→ EXERCISE:
Every line below must be reproduced exactly. Copy them all.

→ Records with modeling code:
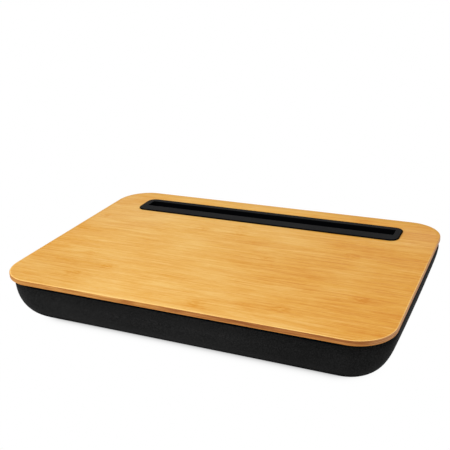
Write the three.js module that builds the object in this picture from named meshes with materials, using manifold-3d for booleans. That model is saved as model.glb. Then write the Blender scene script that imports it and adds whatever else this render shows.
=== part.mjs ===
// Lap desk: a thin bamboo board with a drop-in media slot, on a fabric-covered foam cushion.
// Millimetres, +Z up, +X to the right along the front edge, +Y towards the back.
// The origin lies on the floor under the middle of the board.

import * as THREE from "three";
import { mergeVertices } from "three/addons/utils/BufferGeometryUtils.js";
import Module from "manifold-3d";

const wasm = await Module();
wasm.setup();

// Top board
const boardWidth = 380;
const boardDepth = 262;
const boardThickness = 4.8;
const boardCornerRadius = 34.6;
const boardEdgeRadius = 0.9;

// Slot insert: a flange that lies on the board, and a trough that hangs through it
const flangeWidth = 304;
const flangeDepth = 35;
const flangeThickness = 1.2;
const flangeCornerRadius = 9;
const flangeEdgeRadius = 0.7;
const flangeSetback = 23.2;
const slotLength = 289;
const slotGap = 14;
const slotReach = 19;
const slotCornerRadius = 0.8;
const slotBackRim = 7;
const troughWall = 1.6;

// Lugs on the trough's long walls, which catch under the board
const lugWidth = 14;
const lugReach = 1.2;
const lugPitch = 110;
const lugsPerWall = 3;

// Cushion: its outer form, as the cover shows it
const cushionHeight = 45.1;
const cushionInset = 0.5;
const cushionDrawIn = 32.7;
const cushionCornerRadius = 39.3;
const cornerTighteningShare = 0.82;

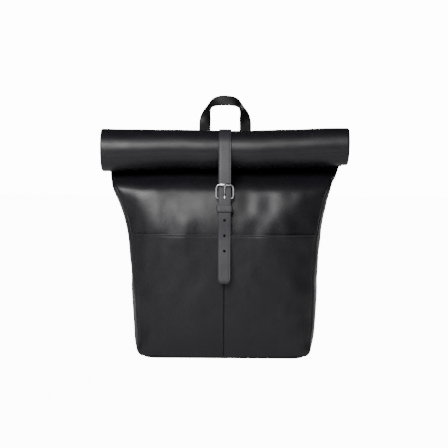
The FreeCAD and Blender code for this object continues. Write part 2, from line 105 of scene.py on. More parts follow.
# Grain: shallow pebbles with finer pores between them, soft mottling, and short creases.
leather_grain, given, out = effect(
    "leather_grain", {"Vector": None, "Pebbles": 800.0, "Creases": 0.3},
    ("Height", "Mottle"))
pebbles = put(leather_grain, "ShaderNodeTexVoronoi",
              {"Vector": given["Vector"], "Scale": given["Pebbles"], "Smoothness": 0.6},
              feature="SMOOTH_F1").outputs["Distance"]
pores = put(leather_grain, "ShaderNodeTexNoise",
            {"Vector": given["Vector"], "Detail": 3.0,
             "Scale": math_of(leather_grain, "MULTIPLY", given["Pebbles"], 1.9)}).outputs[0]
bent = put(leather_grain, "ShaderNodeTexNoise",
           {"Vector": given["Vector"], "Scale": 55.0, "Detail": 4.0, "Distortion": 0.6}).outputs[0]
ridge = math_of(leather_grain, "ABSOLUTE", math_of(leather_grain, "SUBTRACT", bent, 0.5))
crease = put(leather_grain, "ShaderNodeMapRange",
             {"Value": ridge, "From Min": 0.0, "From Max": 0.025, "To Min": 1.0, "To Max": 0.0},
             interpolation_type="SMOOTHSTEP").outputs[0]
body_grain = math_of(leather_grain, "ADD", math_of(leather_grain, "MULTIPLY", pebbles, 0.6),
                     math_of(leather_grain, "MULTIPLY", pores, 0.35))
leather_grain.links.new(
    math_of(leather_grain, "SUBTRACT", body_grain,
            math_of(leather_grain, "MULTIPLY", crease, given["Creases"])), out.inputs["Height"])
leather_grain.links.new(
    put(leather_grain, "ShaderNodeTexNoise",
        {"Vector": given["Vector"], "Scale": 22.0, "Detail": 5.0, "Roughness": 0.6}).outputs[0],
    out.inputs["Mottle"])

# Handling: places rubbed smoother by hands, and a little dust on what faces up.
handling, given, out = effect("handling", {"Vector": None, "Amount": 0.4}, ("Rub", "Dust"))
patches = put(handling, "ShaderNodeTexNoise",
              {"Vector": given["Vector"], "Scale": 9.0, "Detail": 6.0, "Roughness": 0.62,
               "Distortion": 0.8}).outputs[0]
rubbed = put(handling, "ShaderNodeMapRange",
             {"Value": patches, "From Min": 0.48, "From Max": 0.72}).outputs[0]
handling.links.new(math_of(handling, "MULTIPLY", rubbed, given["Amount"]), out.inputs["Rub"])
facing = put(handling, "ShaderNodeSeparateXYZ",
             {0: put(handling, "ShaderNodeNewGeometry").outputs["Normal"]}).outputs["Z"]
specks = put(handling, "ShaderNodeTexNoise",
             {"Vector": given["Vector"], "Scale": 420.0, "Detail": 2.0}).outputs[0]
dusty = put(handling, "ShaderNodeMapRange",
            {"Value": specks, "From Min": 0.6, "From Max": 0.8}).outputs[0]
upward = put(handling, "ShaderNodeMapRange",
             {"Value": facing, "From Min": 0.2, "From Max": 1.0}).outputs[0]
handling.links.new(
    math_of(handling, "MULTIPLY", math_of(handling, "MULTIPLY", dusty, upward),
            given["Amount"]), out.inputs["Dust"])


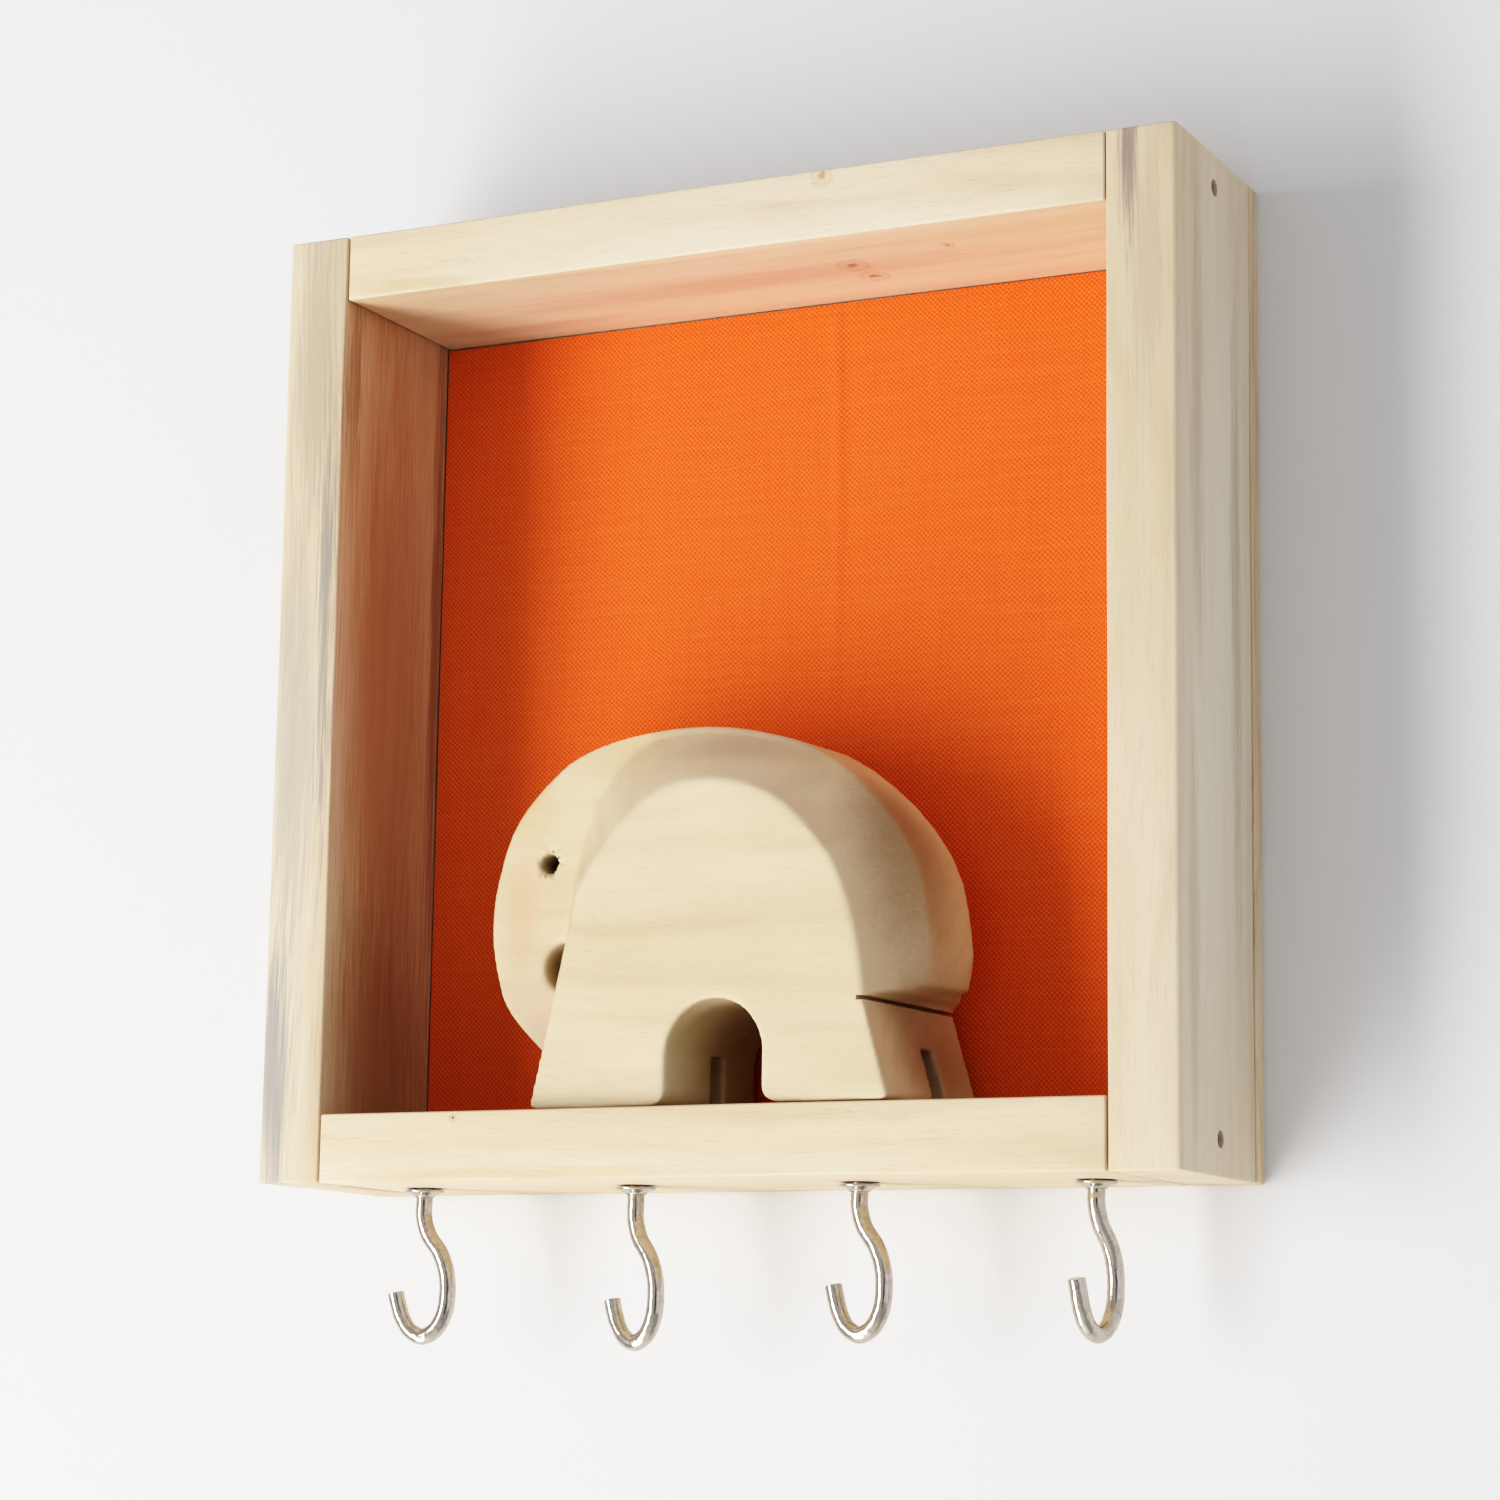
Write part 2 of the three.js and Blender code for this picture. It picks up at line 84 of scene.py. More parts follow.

→ RESPONSE TO THIS EXERCISE:
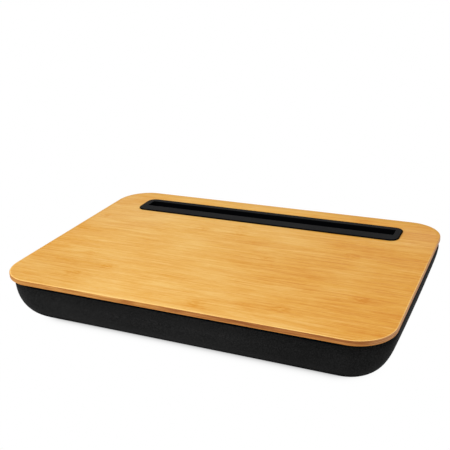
Write the three.js module that builds the object in this picture from named meshes with materials, using manifold-3d for booleans. That model is saved as model.glb. Then write the Blender scene script that imports it and adds whatever else this render shows.
=== part.mjs ===
// Lap desk: a thin bamboo board with a drop-in media slot, on a fabric-covered foam cushion.
// Millimetres, +Z up, +X to the right along the front edge, +Y towards the back.
// The origin lies on the floor under the middle of the board.

import * as THREE from "three";
import { mergeVertices } from "three/addons/utils/BufferGeometryUtils.js";
import Module from "manifold-3d";

const wasm = await Module();
wasm.setup();

// Top board
const boardWidth = 380;
const boardDepth = 262;
const boardThickness = 4.8;
const boardCornerRadius = 34.6;
const boardEdgeRadius = 0.9;

// Slot insert: a flange that lies on the board, and a trough that hangs through it
const flangeWidth = 304;
const flangeDepth = 35;
const flangeThickness = 1.2;
const flangeCornerRadius = 9;
const flangeEdgeRadius = 0.7;
const flangeSetback = 23.2;
const slotLength = 289;
const slotGap = 14;
const slotReach = 19;
const slotCornerRadius = 0.8;
const slotBackRim = 7;
const troughWall = 1.6;

// Lugs on the trough's long walls, which catch under the board
const lugWidth = 14;
const lugReach = 1.2;
const lugPitch = 110;
const lugsPerWall = 3;

// Cushion: its outer form, as the cover shows it
const cushionHeight = 45.1;
const cushionInset = 0.5;
const cushionDrawIn = 32.7;
const cushionCornerRadius = 39.3;
const cornerTighteningShare = 0.82;

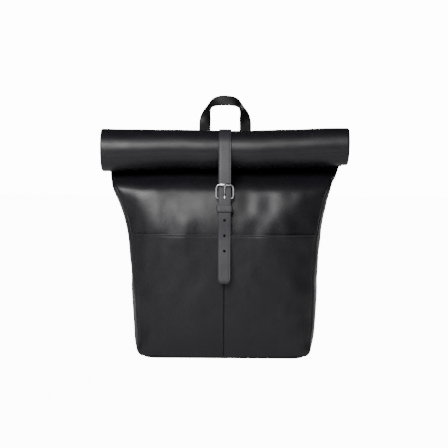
The FreeCAD and Blender code for this object continues. Write part 2, from line 105 of scene.py on. More parts follow.
# Grain: shallow pebbles with finer pores between them, soft mottling, and short creases.
leather_grain, given, out = effect(
    "leather_grain", {"Vector": None, "Pebbles": 800.0, "Creases": 0.3},
    ("Height", "Mottle"))
pebbles = put(leather_grain, "ShaderNodeTexVoronoi",
              {"Vector": given["Vector"], "Scale": given["Pebbles"], "Smoothness": 0.6},
              feature="SMOOTH_F1").outputs["Distance"]
pores = put(leather_grain, "ShaderNodeTexNoise",
            {"Vector": given["Vector"], "Detail": 3.0,
             "Scale": math_of(leather_grain, "MULTIPLY", given["Pebbles"], 1.9)}).outputs[0]
bent = put(leather_grain, "ShaderNodeTexNoise",
           {"Vector": given["Vector"], "Scale": 55.0, "Detail": 4.0, "Distortion": 0.6}).outputs[0]
ridge = math_of(leather_grain, "ABSOLUTE", math_of(leather_grain, "SUBTRACT", bent, 0.5))
crease = put(leather_grain, "ShaderNodeMapRange",
             {"Value": ridge, "From Min": 0.0, "From Max": 0.025, "To Min": 1.0, "To Max": 0.0},
             interpolation_type="SMOOTHSTEP").outputs[0]
body_grain = math_of(leather_grain, "ADD", math_of(leather_grain, "MULTIPLY", pebbles, 0.6),
                     math_of(leather_grain, "MULTIPLY", pores, 0.35))
leather_grain.links.new(
    math_of(leather_grain, "SUBTRACT", body_grain,
            math_of(leather_grain, "MULTIPLY", crease, given["Creases"])), out.inputs["Height"])
leather_grain.links.new(
    put(leather_grain, "ShaderNodeTexNoise",
        {"Vector": given["Vector"], "Scale": 22.0, "Detail": 5.0, "Roughness": 0.6}).outputs[0],
    out.inputs["Mottle"])

# Handling: places rubbed smoother by hands, and a little dust on what faces up.
handling, given, out = effect("handling", {"Vector": None, "Amount": 0.4}, ("Rub", "Dust"))
patches = put(handling, "ShaderNodeTexNoise",
              {"Vector": given["Vector"], "Scale": 9.0, "Detail": 6.0, "Roughness": 0.62,
               "Distortion": 0.8}).outputs[0]
rubbed = put(handling, "ShaderNodeMapRange",
             {"Value": patches, "From Min": 0.48, "From Max": 0.72}).outputs[0]
handling.links.new(math_of(handling, "MULTIPLY", rubbed, given["Amount"]), out.inputs["Rub"])
facing = put(handling, "ShaderNodeSeparateXYZ",
             {0: put(handling, "ShaderNodeNewGeometry").outputs["Normal"]}).outputs["Z"]
specks = put(handling, "ShaderNodeTexNoise",
             {"Vector": given["Vector"], "Scale": 420.0, "Detail": 2.0}).outputs[0]
dusty = put(handling, "ShaderNodeMapRange",
            {"Value": specks, "From Min": 0.6, "From Max": 0.8}).outputs[0]
upward = put(handling, "ShaderNodeMapRange",
             {"Value": facing, "From Min": 0.2, "From Max": 1.0}).outputs[0]
handling.links.new(
    math_of(handling, "MULTIPLY", math_of(handling, "MULTIPLY", dusty, upward),
            given["Amount"]), out.inputs["Dust"])


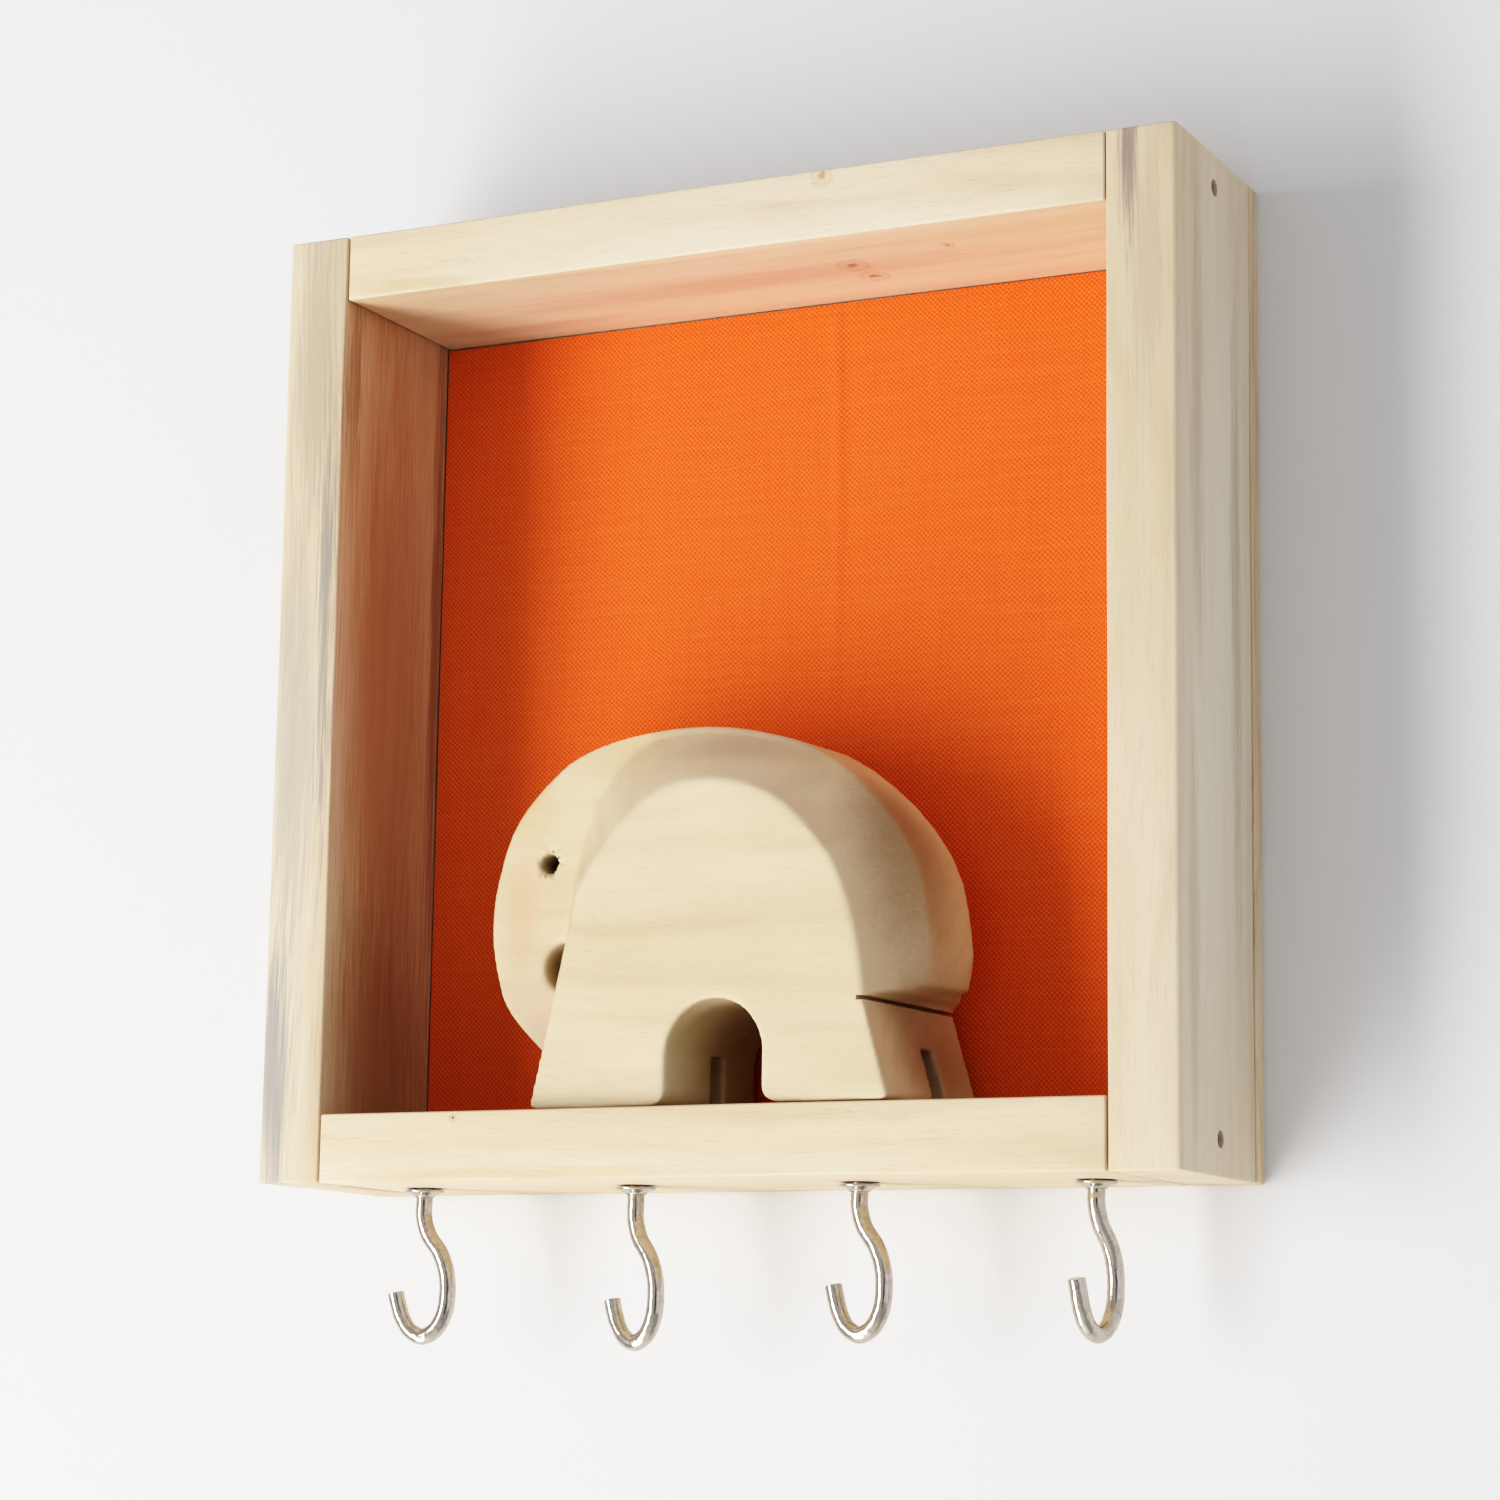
Write part 2 of the three.js and Blender code for this picture. It picks up at line 84 of scene.py. More parts follow.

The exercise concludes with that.